Regrettably, national trade union leaders do not show the same determination to defeat the reforms as the capitalist politicians do to impose them. The unions’ top officials mainly see workers’ mobilisation as opening up the way for negotiations with the government to obtain concessions, not as potential for building serious mass opposition. Consequently, Sarkozy does not see them as serious challengers. The expectation is there they will continue to guide the workers’ movement down safe channels.

All public declarations from national union leaders go in that direction. They are begging for more ‘social dialogue’ with the government and for sufficient concessions to be presented to their members as a ‘victory’ with the purpose of calming down the movement. The Financial Times commented: "Only a radical escalation – such as an open-ended strike – is likely to force the government to reconsider the main elements of the reform". An endless repetition of ‘days of action’, if they are not part of a well-coordinated plan to escalate the mobilisation, will exhaust and discourage the initial enthusiasm.

After being on the mass Paris demonstration, Alex Rouillard of Gauche Révolutionnaire commented: "Tuesday’s demonstration had an atmosphere of being a beginning, not a funeral… But, if France’s workers are clearly not ready to swallow the attacks silently, they are not ready to go blindly into a brick wall either.
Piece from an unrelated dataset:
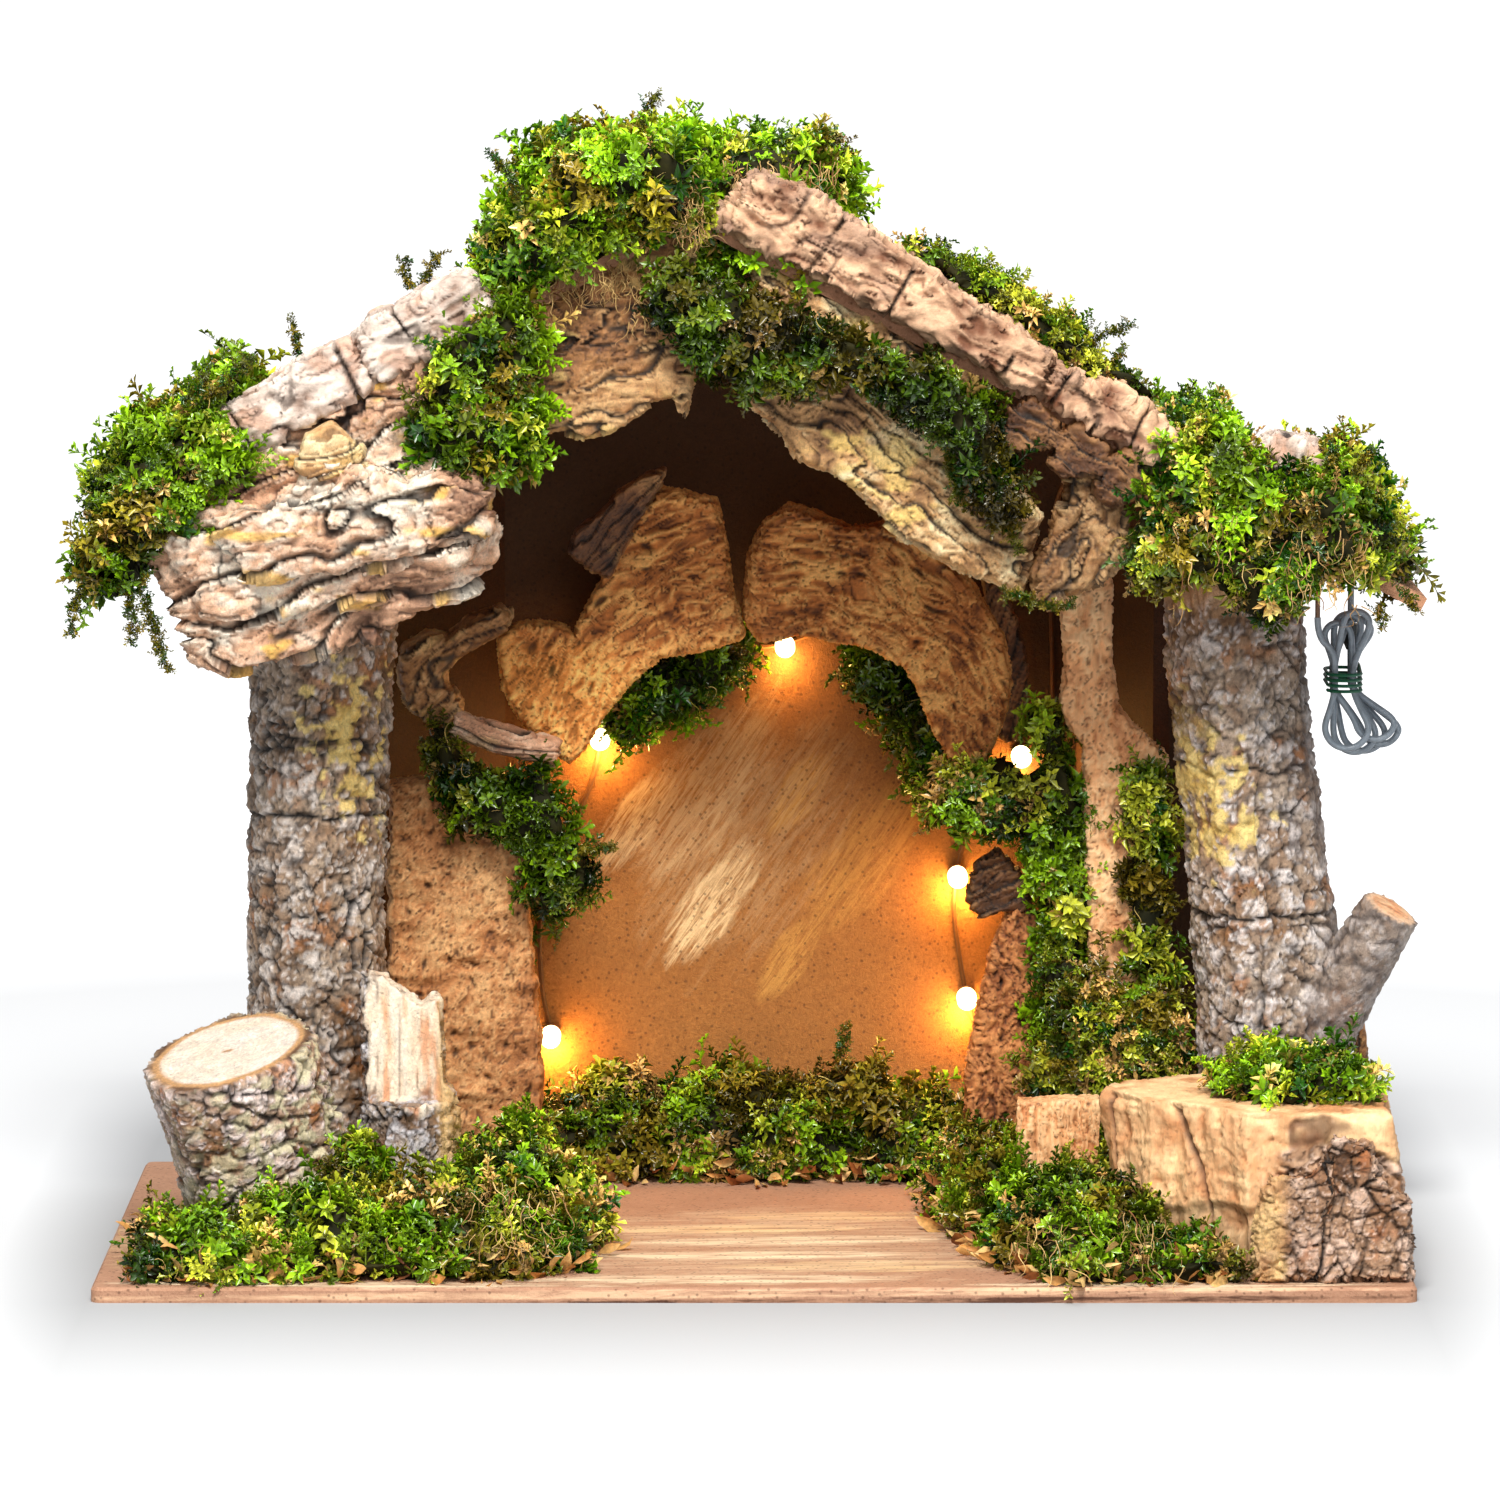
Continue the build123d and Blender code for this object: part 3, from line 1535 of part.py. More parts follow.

Workers and youth, while being ready to strike and demonstrate, have no clear alternative to Sarkozy in their hands. The Parti Socialiste is simply expanding its proposals for a so-called ‘fair and concerted’ reform of the pensions. And Sarkozy will not retreat easily; that would put into question all the austerity policies in Europe... We will need to go towards an open-ended general strike to beat them".

Announcements of further action by the trade union federations must be seized by all trade union and political militants to inform, structure and prepare the movement. Regular general assemblies need to be organised in the workplaces, schools and universities to democratically coordinate the struggle, and to let the rank-and-file workers and trade union activists have their say and exert real control over the strategy and organisation of the movement.

In order to win this battle, the working class will need a more offensive approach. A proper general strike will be necessary to force the government to retreat. This must be seriously prepared for and publicised, and continue until the complete withdrawal of the pension reform, as a minimum objective.

This would renew the confidence of French workers and youth. They would begin to feel capable of winning not only this battle, but many others that will follow unless the Sarkozy government is brought down. The idea of replacing it with a democratic government of workers, youth and poor will gain ground and the way will be opened for achieving lasting socialist change.